Pinker: O reflexo de um Estado que falha em proteger as Mulheres

Por Pedro Lourenço, Fundador do Portal da Queixa e CEO & Founder Consumers Trust

O recente surgimento de uma plataforma de transporte exclusivo para mulheres em Portugal, a Pinker, que proíbe a presença de homens enquanto motoristas e passageiros, é um sinal claro de que algo está profundamente errado na forma como vivemos em sociedade. Por um lado, é impossível não sentir empatia e compreensão pela necessidade de criar um espaço seguro, que surge como resposta direta ao medo e à insegurança que muitas mulheres enfrentam diariamente ao utilizar este tipo de transporte. Por outro, não posso evitar um profundo sentimento de vergonha, pois a sua existência é menos uma vitória e mais um reflexo do fracasso humano, especialmente masculino. Afinal, que tipo de sociedade força metade da população a criar espaços segregados para se sentir segura?
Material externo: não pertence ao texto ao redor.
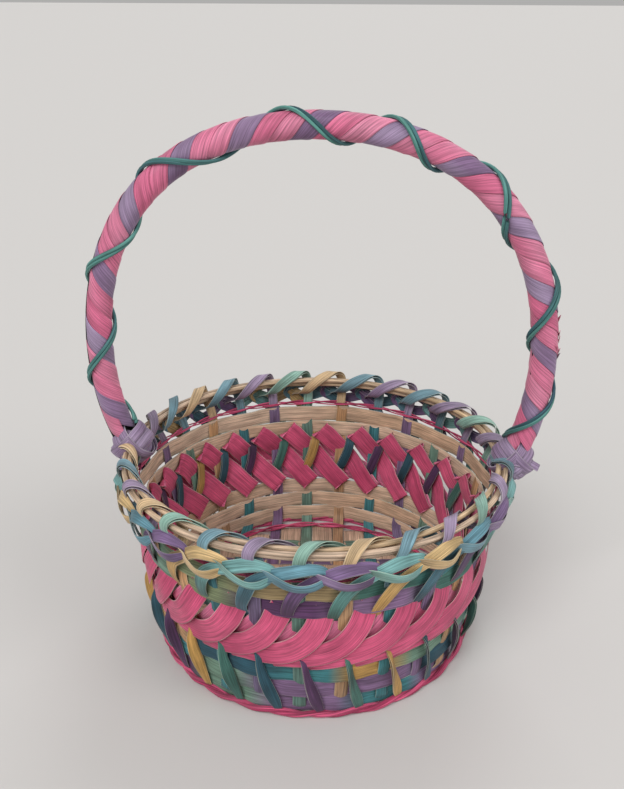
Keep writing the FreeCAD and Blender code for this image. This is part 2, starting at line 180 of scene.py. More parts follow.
def facing(place, out, up=0.0, side=0.0):
    """A direction at a place on the wall, from its outward, upward and sideways shares."""
    angle = azimuth(place)
    return polar(angle, out, up) + polar(angle + math.pi / 2, side, 0)


def smooth_square(phase, sharpness=2.6):
    return math.tanh(sharpness * math.cos(phase)) / math.tanh(sharpness)


def wander(seed, along, reach=1.0):
    """Smooth, repeatable unevenness: about -1 to 1 times reach."""
    return noise.noise(Vector((seed * 7.31 + 0.37, along, seed * 1.7))) * 1.6 * reach


# ---------------------------------------------------------------- colours
PINK = (0.62, 0.095, 0.20)
PINK_PALE = (0.66, 0.18, 0.31)
PINK_DARK = (0.40, 0.04, 0.11)
ROSE = (0.64, 0.15, 0.27)
ROSE_PALE = (0.68, 0.24, 0.36)
PURPLE = (0.21, 0.125, 0.235)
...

A necessidade de criar uma plataforma como a Pinker levanta questões muito desconfortáveis. Não podemos celebrar esta iniciativa como um motivo de orgulho ou inovação; é, antes, um reflexo de falhas profundas. O fracasso dos homens que insistem em não se comportar como seres civilizados. O fracasso do Estado e das instituições, que não conseguem garantir a segurança de todos os cidadãos. E o fracasso de uma sociedade que, em vez de atacar a raiz do problema, opta por remediar os seus sintomas, separando vítimas e agressores como se isso fosse uma solução. A segregação não educa, não transforma e não aproxima. Pelo contrário, reforça discursos de ódio, amplia a diferença entre géneros e dificulta a construção de uma sociedade baseada no respeito mútuo. A solução deve passar pela inclusão, educação e responsabilização, não pela exclusão.
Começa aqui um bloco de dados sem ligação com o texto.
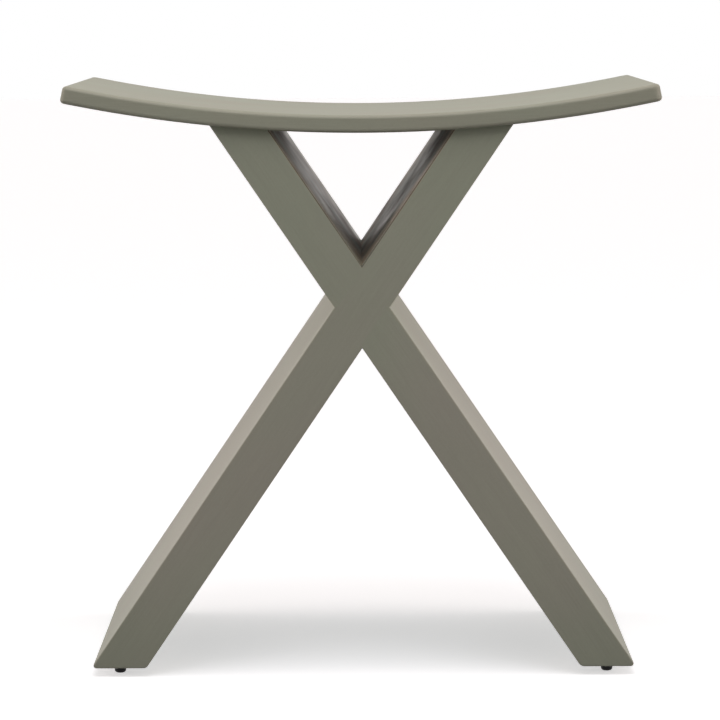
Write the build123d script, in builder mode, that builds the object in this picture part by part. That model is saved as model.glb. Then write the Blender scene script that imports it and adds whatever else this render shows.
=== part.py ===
from build123d import *

import os
from math import acos, asin, cos, degrees, radians, sin, tan

# Accent stool: a dished seat panel on two wide boards that cross in an X.
# Lengths are in millimetres and angles in degrees. The origin lies on the floor under
# the middle of the seat, X runs along the seat, -Y is the front and +Z is up.

# Overall sizes
stool_height = 457.0
seat_width = 458.0
seat_depth = 305.0

# Seat panel, bent about an axis that runs front to back above it
seat_thickness = 13.5
seat_radius = 1115.0
seat_edge_radius = 3.0
seat_corner_radius = 3.5

# Leg panels, whose slope is measured from the floor
leg_slope = 55.87
leg_thickness = 35.5
leg_depth = 289.0
crossing_height = 287.0
leg_edge_radius = 1.0
foot_toe_radius = 2.2
foot_heel_radius = 5.0

# Glue lines and fits
glue_gap = 0.1
halving_clearance = 0.1
hole_clearance = 0.05

# Countersunk wood screws that hold the seat on the legs
screw_length = 40.0
screw_radius = 2.0
screw_head_radius = 4.0
countersink_angle = 90.0
screw_point_length = 6.0
screw_end_inset = 44.0
recess_span = 4.6
recess_width = 1.2
recess_depth = 1.6

# Wooden plugs over the screw heads
plug_radius = 4.5
plug_depth = 4.5
plug_gap = 0.2

# Fluted dowels that place the seat on the legs
dowel_radius = 4.0
dowel_length = 30.0
dowel_in_seat = 8.0
dowel_chamfer = 1.0
dowel_end_gap = 0.5
flute_radius = 0.5
flute_count = 10

# Moulded glides under the feet
glide_height = 7.0
glide_radius = 5.0
glide_tip_radius = 4.3
glide_edge_radius = 2.0
glide_inset = 22.0

# Nails whose heads are moulded into the glides
nail_radius = 1.0
nail_head_radius = 2.8
nail_head_height = 1.0
nail_head_lift = 3.0
nail_in_leg = 14.0
nail_point_length = 3.0

# How fast the shape that cuts an arm away widens with its length
flare_share = 0.3

SIDES = {"left": -1, "right": 1}
ROW_OF_THREE = {"front": -1, "middle": 0, "back": 1}
ROW_OF_TWO = {"front": -1, "back": 1}

# Each leg panel's turn from the X axis, named for the side where its foot stands, and
# the way its halving slot opens: 1 to the front, -1 to the back
LEG_TURN = {"left": leg_slope, "right": -leg_slope}
SLOT_FACING = {"left": -1, "right": 1}

slope = radians(leg_slope)
seat_under_radius = seat_radius + seat_thickness

# The seat's ends are square to its surface. Their angle about the bending axis puts the
# rounded lower corner at half the seat's width, and the axis stands where the rounded
# upper corner reaches the stool's height.
lower_reach = seat_under_radius - seat_edge_radius
upper_reach = seat_radius + seat_edge_radius
seat_end_angle = asin((seat_width / 2 - seat_edge_radius) / lower_reach) + asin(
    seat_edge_radius / lower_reach
)
upper_corner_angle = seat_end_angle - asin(seat_edge_radius / upper_reach)
bend_axis_height = stool_height - seat_edge_radius + upper_reach * cos(upper_corner_angle)
bend_axis_place = Plane(origin=(0, 0, bend_axis_height), x_dir=(1, 0, 0), z_dir=(0, -1, 0))

# What of each fastener lies inside a leg, and the height of a screw's head
screw_in_leg = screw_length - (seat_thickness - plug_depth)
dowel_in_leg = dowel_length - dowel_in_seat
screw_head_height = (screw_head_radius - screw_radius) / tan(radians(countersink_angle / 2))

# Places of the fasteners and the glides, from front to back and across
screw_reach = leg_depth / 2 - screw_end_inset
dowel_reach = screw_reach / 2
glide_reach = leg_depth / 2 - glide_inset
foot_reach = (crossing_height - glide_height) / tan(slope)

# Leg panels are drawn too long, then cut off at the feet and at the seat
leg_blank_length = 2 * stool_height


def angle_over_leg(length_in_leg):
    """Angle about the bending axis where half a fastener's hold is mid-leg."""
    reach = seat_under_radius + length_in_leg / 2
    return slope - acos(cos(slope) * (bend_axis_height - crossing_height) / reach)


def seat_place(side, angle, across, depth):
    """Plane square to the seat's radius, a depth below its top, facing up out of it."""
    swing = SIDES[side] * angle
    reach = seat_radius + depth
    return Plane(
        origin=(reach * sin(swing), across, bend_axis_height - reach * cos(swing)),
        x_dir=(0, 1, 0),
        z_dir=(-sin(swing), 0, cos(swing)),
    )


def screw_place(side, place, depth):
    """Plane of a seat screw, a depth below the seat's top."""
    across = ROW_OF_THREE[place] * screw_reach
    return seat_place(side, angle_over_leg(screw_in_leg), across, depth)


def dowel_place(side, place, depth):
    """Plane of a seat dowel, a depth below the seat's top."""
    across = ROW_OF_TWO[place] * dowel_reach
    return seat_place(side, angle_over_leg(dowel_in_leg), across, depth)


def foot_place(side, place):
    """Plane on the underside of a foot, at the middle of a glide, facing down."""
    return Plane(
        origin=(SIDES[side] * foot_reach, ROW_OF_TWO[place] * glide_reach, glide_height),
        x_dir=(1, 0, 0),
        z_dir=(0, 0, -1),
    )


def profile_plane(base):
    """Plane for half a turned profile: its x is a radius, its y the base plane's z."""
    return Plane(origin=base.origin, x_dir=base.x_dir, z_dir=-base.y_dir)


def turning_axis(base):
    """Axis through a base plane's origin, square to it."""
    return Axis(base.origin, base.z_dir)


def save(piece, name):
    """Labels a finished piece and writes it."""
    piece.part.label = name
    export_step(piece.part, f"parts/{name}.step")


def make_seat_panel():
    """Bent panel with rounded rims, stepped screw holes and blind dowel holes."""
    first_angle = -90 - degrees(seat_end_angle)
    sweep = 2 * degrees(seat_end_angle)
    with BuildPart() as panel:
        with BuildSketch(Plane.XZ):
            with BuildLine():
                top = CenterArc((0, bend_axis_height), seat_radius, first_angle, sweep)
                under = CenterArc((0, bend_axis_height), seat_under_radius, first_angle, sweep)
                Line(top @ 0, under @ 0)
                Line(top @ 1, under @ 1)
            make_face()
        extrude(amount=seat_depth / 2, both=True)
        ends = panel.faces().sort_by(Axis.X)
        corners = (ends[0].edges() + ends[-1].edges()).filter_by(Axis.Y, reverse=True)
        fillet(corners, seat_corner_radius)
        broad = panel.faces().sort_by(SortBy.AREA)
        fillet(broad[-1].edges() + broad[-2].edges(), seat_edge_radius)
        for side in SIDES:
            with Locations(*[screw_place(side, place, 0) for place in ROW_OF_THREE]):
                Hole(plug_radius + hole_clearance, plug_depth)
            with Locations(*[screw_place(side, place, plug_depth) for place in ROW_OF_THREE]):
                CounterSinkHole(
                    screw_radius + hole_clearance,
                    screw_head_radius + hole_clearance,
                    seat_thickness,
                    countersink_angle,
                )
            with Locations(*[dowel_place(side, place, seat_thickness) for place in ROW_OF_TWO]):
                Hole(dowel_radius + hole_clearance, dowel_in_seat + dowel_end_gap)
    return panel


def make_cross_blank():
    """Both leg panels as one shape, rimmed all round as after glueing up."""
    with BuildPart() as blank:
        with BuildSketch(Plane.XZ) as outline:
            with Locations((0, crossing_height)):
                for turn in LEG_TURN.values():
                    Rectangle(leg_blank_length, leg_thickness, rotation=turn)
            with Locations((0, glide_height)):
                Rectangle(
                    leg_blank_length,
                    leg_blank_length,
                    align=(Align.CENTER, Align.MAX),
                    mode=Mode.SUBTRACT,
                )
            feet = outline.vertices().group_by(Axis.Y)[0].sort_by(Axis.X)
            fillet([feet[0], feet[-1]], foot_toe_radius)
            feet = outline.vertices().group_by(Axis.Y)[0].sort_by(Axis.X)
            fillet([feet[1], feet[-2]], foot_heel_radius)
        extrude(amount=leg_depth / 2, both=True)
        broad = blank.faces().sort_by(Axis.Y)
        fillet(broad[0].edges() + broad[-1].edges(), leg_edge_radius)
        with Locations(bend_axis_place):
            Cylinder(seat_under_radius + glue_gap, 2 * leg_depth, mode=Mode.SUBTRACT)
    return blank


def make_leg_panel(side, blank):
    """One board of the cross, with half the halving joint and its fastener holes."""
    turn = LEG_TURN[side]
    facing = SLOT_FACING[side]
    top_side = "right" if side == "left" else "left"
    between = radians(-2 * turn % 180)
    seam = leg_thickness / 2 / sin(between)
    far = leg_blank_length
    arm = [
        (seam * (cos(between) - 1), leg_thickness / 2),
        (seam * (cos(between) + 1), leg_thickness / 2),
        (far * (cos(between) + flare_share), far * sin(between)),
        (far * (cos(between) - flare_share), far * sin(between)),
    ]
    opposite_arm = [(-x, -y) for x, y in arm]
    with BuildPart() as panel:
        add(blank.part)
        with BuildSketch(Plane.XZ):
            with Locations(Location((0, crossing_height, 0), (0, 0, turn))):
                Polygon(*arm, align=None)
                Polygon(*opposite_arm, align=None)
        extrude(amount=leg_depth, both=True, mode=Mode.SUBTRACT)
        with BuildSketch(Plane.XZ.offset(-facing * halving_clearance)):
            with Locations((0, crossing_height)):
                Rectangle(
                    leg_blank_length, leg_thickness + 2 * halving_clearance, rotation=-turn
                )
        extrude(amount=facing * leg_depth, mode=Mode.SUBTRACT)
        with Locations(*[screw_place(top_side, place, seat_thickness) for place in ROW_OF_THREE]):
            Hole(screw_radius + hole_clearance, screw_in_leg)
        with Locations(*[dowel_place(top_side, place, seat_thickness) for place in ROW_OF_TWO]):
            Hole(dowel_radius + hole_clearance, dowel_in_leg + dowel_end_gap)
        with Locations(*[foot_place(side, place) for place in ROW_OF_TWO]):
            Hole(nail_radius + hole_clearance, nail_in_leg)
    return panel


def make_screw(side, place):
    """Countersunk wood screw with a cross recess, its head under a plug."""
    base = screw_place(side, place, plug_depth)
    with BuildPart() as screw:
        with BuildSketch(profile_plane(base)):
            with BuildLine():
                Polyline(
                    (0, 0),
                    (screw_head_radius, 0),
                    (screw_radius, -screw_head_height),
                    (screw_radius, screw_point_length - screw_length),
                    (0, -screw_length),
                    close=True,
                )
            make_face()
        revolve(axis=turning_axis(base))
        with Locations(base):
            for span, width in ((recess_span, recess_width), (recess_width, recess_span)):
                Box(
                    span,
                    width,
                    recess_depth,
                    align=(Align.CENTER, Align.CENTER, Align.MAX),
                    mode=Mode.SUBTRACT,
                )
    return screw


def make_plug(side, place):
    """Short wooden plug over a screw head, dressed flush with the seat's dish."""
    base = screw_place(side, place, plug_depth - plug_gap)
    with BuildPart() as plug:
        with Locations(base):
            Cylinder(
                plug_radius, plug_depth, align=(Align.CENTER, Align.CENTER, Align.MIN)
            )
        with Locations(bend_axis_place):
            Cylinder(seat_radius, leg_depth, mode=Mode.SUBTRACT)
    return plug


def make_dowel(side, place):
    """Dowel with chamfered ends and straight flutes that let the glue out."""
    base = dowel_place(side, place, seat_thickness + dowel_in_leg)
    with BuildPart(base) as dowel:
        Cylinder(dowel_radius, dowel_length, align=(Align.CENTER, Align.CENTER, Align.MIN))
        chamfer(dowel.edges().filter_by(GeomType.CIRCLE), dowel_chamfer)
        with PolarLocations(dowel_radius, flute_count):
            Cylinder(
                flute_radius,
                dowel_length,
                align=(Align.CENTER, Align.CENTER, Align.MIN),
                mode=Mode.SUBTRACT,
            )
    return dowel


def nail_profile():
    """Half the nail's outline: x is a radius, and y runs down from the foot."""
    head_under = glide_height - nail_head_lift
    head_over = head_under - nail_head_height
    return [
        (0, -nail_in_leg),
        (nail_radius, nail_point_length - nail_in_leg),
        (nail_radius, head_over),
        (nail_head_radius, head_over),
        (nail_head_radius, head_under),
        (0, head_under),
    ]


def make_nail(side, place):
    """Flat-headed nail that holds a glide under a foot."""
    base = foot_place(side, place)
    with BuildPart() as nail:
        with BuildSketch(profile_plane(base)):
            with BuildLine():
                Polyline(*nail_profile(), close=True)
            make_face()
        revolve(axis=turning_axis(base))
    return nail


def make_glide(side, place):
    """Tapered glide moulded round a nail's head, with a flat to stand on."""
    base = foot_place(side, place)
    with BuildPart() as glide:
        with BuildSketch(profile_plane(base)) as half:
            with BuildLine():
                Polyline(
                    (0, 0),
                    (glide_radius, 0),
                    (glide_tip_radius, glide_height),
                    (0, glide_height),
                    close=True,
                )
            make_face()
            rim = half.vertices().group_by(Axis.Y)[-1].sort_by(Axis.X)[-1]
            fillet(rim, glide_edge_radius)
        revolve(axis=turning_axis(base))
        with BuildSketch(profile_plane(base)):
            with BuildLine():
                Polyline(*nail_profile(), close=True)
            make_face()
        revolve(axis=turning_axis(base), mode=Mode.SUBTRACT)
    return glide


os.makedirs("parts", exist_ok=True)

save(make_seat_panel(), "seat_panel")
cross_blank = make_cross_blank()
for side in SIDES:
    save(make_leg_panel(side, cross_blank), f"leg_panel_{side}")
    for place in ROW_OF_THREE:
        save(make_screw(side, place), f"seat_screw_{side}_{place}")
        save(make_plug(side, place), f"screw_plug_{side}_{place}")
    for place in ROW_OF_TWO:
        save(make_dowel(side, place), f"seat_dowel_{side}_{place}")
        save(make_glide(side, place), f"glide_{place}_{side}")
        save(make_nail(side, place), f"glide_nail_{place}_{side}")
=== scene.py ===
"""Looks of an accent stool: a dished painted seat on two boards that cross in an X.

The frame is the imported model's: the origin lies on the floor under the middle of the seat,
X runs along the seat, -Y is the front and +Z is up. Sizes whose names end in _mm are in
millimetres, and meshes are in metres.
"""

import logging
import math
from collections.abc import Callable, Iterable
from dataclasses import dataclass
from enum import Enum

import bmesh
import bpy
from mathutils import Matrix, Vector


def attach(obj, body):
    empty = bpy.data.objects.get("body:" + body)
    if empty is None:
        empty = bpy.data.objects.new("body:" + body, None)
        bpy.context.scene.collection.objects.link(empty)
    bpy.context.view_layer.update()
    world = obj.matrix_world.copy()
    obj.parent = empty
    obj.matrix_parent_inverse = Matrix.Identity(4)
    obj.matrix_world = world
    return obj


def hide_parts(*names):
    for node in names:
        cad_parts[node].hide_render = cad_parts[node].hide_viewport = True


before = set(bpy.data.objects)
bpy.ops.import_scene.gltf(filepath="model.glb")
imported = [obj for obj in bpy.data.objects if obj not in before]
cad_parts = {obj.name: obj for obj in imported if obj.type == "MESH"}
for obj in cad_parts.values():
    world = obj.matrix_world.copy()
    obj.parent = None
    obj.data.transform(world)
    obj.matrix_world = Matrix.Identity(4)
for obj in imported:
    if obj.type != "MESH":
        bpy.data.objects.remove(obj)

MM = 0.001
ROOT = "root"
SMOOTH_ANGLE_DEG = 32.0

# Sockets of the Mix node when it mixes colours
COLOUR_A = 6
COLOUR_B = 7
COLOUR_RESULT = 2

# A tree's input for each type of value
SOCKET_KINDS = {
    float: "NodeSocketFloat",
    int: "NodeSocketInt",
    bpy.types.Material: "NodeSocketMaterial",
}

log = logging.getLogger("stool")

Point = tuple[float, float]


class Slot(Enum):
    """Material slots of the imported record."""

    PAINT = "painted_wood"
    NYLON = "black_nylon"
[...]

Medidas como esta, embora compreensíveis, são discriminatórias. Substituem a insegurança feminina pela exclusão de género, o que contradiz o ideal de igualdade. Resolver problemas sociais com segregação é paliativo: oculta os sintomas, mas não trata a causa. Em vez disso, precisamos de soluções que promovam convivência e respeito.

Esta iniciativa surge numa altura em que as gigantes Uber e Bolt enfrentam críticas pela incapacidade de proteger adequadamente as passageiras. Ambas as plataformas já exploram funcionalidades semelhantes noutros países e poderão ser forçadas a seguir o exemplo em Portugal, para não perderem mercado. A Bolt, por exemplo, anunciou um investimento de 100 milhões de euros em segurança, e a Uber destaca os seus “padrões de segurança exigentes”. Contudo, estas medidas parecem ser apenas reativas à pressão para salvar mercado e imagem pública. A insegurança das mulheres em transportes públicos ou privados não é um problema novo, mas continua sem solução. A pressão gerada pela Pinker pode ser um catalisador para mudanças reais, mas é essencial que essas mudanças não sejam apenas cosméticas.

A verdadeira solução para este problema passa por algo bem mais difícil e impopular: assumir responsabilidades. Os operadores de transporte, como Uber e Bolt, devem ser pressionados a implementar medidas reais e eficazes para proteger as passageiras. Isso inclui processos rigorosos de seleção e formação de motoristas, mecanismos de denúncia rápidos e confiáveis, e uma cooperação activa com as autoridades para monitorizar e punir comportamentos criminosos.

Também é necessária uma fiscalização mais apertada por parte do Estado e a aplicação de regras mais severas na atribuição de licenças TVDE. Se o sistema atual permite que agressores encontrem espaço para operar, então o sistema é tão culpado quanto os próprios criminosos.

Curiosamente, a chegada da Pinker será inevitavelmente alvo de críticas, principalmente de homens que se sentem ameaçados ou excluídos pela iniciativa. Mas esta reação só prova a sua necessidade. Afinal, a culpa da existência da Pinker não é das mulheres que procuram segurança, mas dos homens que criaram esse sentimento de insegurança. Se os comportamentos fossem diferentes, plataformas como esta seriam desnecessárias. Contudo, a Pinker tem o poder de forçar os gigantes como a Uber e a Bolt a agirem. Afinal, nenhum operador quer perder uma fatia significativa do mercado feminino. A concorrência é uma força poderosa e, neste caso, pode ser o catalisador que faltava para mudanças reais.

Por isso, sim, enquanto homem, aceito a crítica e celebro a chegada da Pinker. Mas também a encaro com ceticismo. Porque enquanto as mulheres precisarem de plataformas exclusivas para se sentirem seguras, estaremos apenas a contornar o problema, em vez de o resolvermos. A verdadeira vitória será quando não precisarmos de uma Pinker. E isso, caros leitores, exige muito mais do que criar uma plataforma exclusiva para mulheres. Exige coragem, responsabilidade e, acima de tudo, humanidade. Que tal começarmos por aí?